Mike:  You’re following this closer than I am because I just don’t, it just doesn’t interest me.  How high

up was Pawlenty?  He was just a Romney advisor?  He was one of the guys that goes on television?

AG:  If he wasn’t his national campaign director, I’ll see the exact title, but for him to step down now and take a lobbying / consulting job, it’s very strange.

Mike:  That’s surprising.

AG:  He was his campaign co-chair, which is high up.

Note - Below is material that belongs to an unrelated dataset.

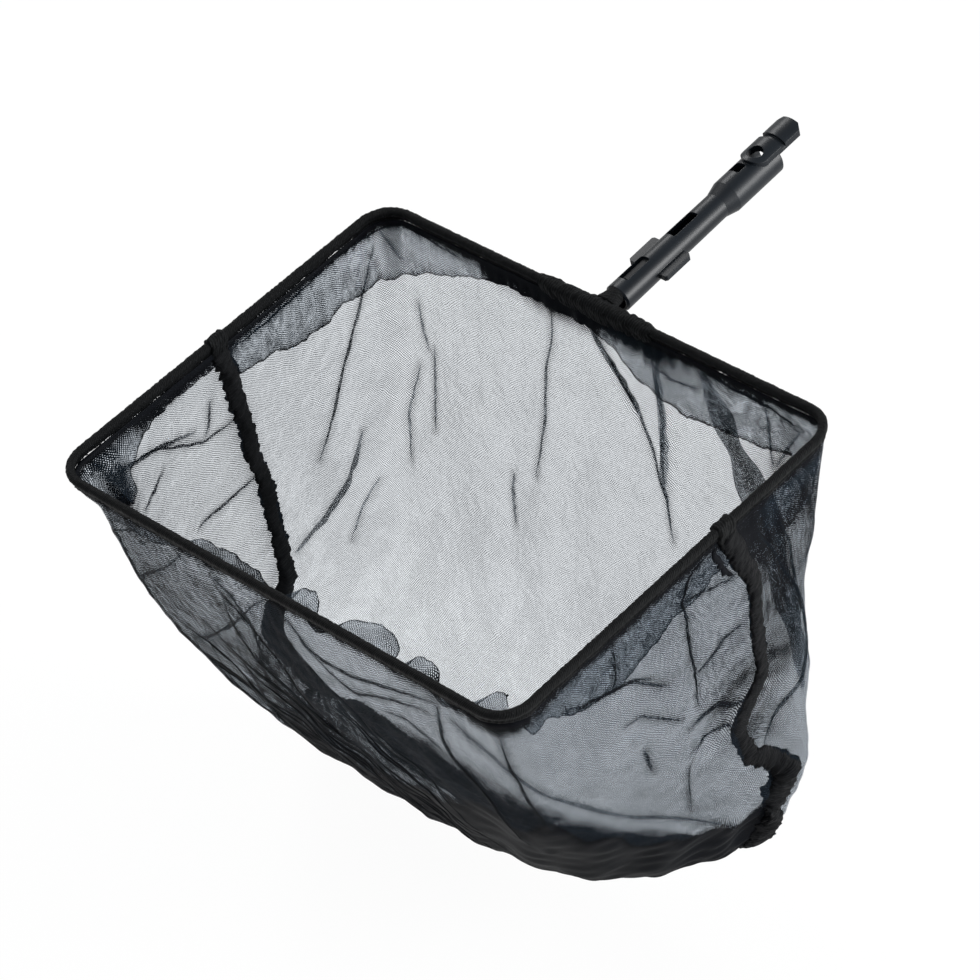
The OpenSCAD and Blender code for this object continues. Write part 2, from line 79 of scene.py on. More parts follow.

Mike:  You don’t drop out of that.  Let me just point out the greatest irony of all ironies here, and the Pawlenty thing makes this point even the more salient and applicable today.  The Romney résumé is that he is the manager dude.  He is the CEO.  He’s the turnaround man.  He runs those companies, turns the losers into winners, does all these things, right?  What is the campaign?  The campaign is a company.  It’s an endeavor.  How many millions have been raised?  He’s raised some ungodly amount of money, like $350, $400 million, something like that.  The campaign is a company.

I used to say this about President Obama in 2008 and many of you would get angry at me, but it’s the truth.  You can say what you want about Obama being a socialist and Marxist and all that.  Those socialists and Marxists sure as hell know how to raise an awful lot of seed money capital, don’t they?  They know how to spend it, too, don’t they?  It is vicious.  It is disgusting in many instances.  It is character assassination if not outright libel and slander, but it’s effective.  The Obama campaign basically invented of perfected, after Ron Paul of course, online fundraising, didn’t it?  Isn’t that the greatest irony of ironies, though, that the great businessman can’t run the business of the campaign as it’s a Staples or one of those companies?  Maybe politics, as I’ve always told you, fair listener, wonderful fan out there, maybe politics isn’t business.  It’s not business.  Romney might be a great example of why you don’t want it to be business.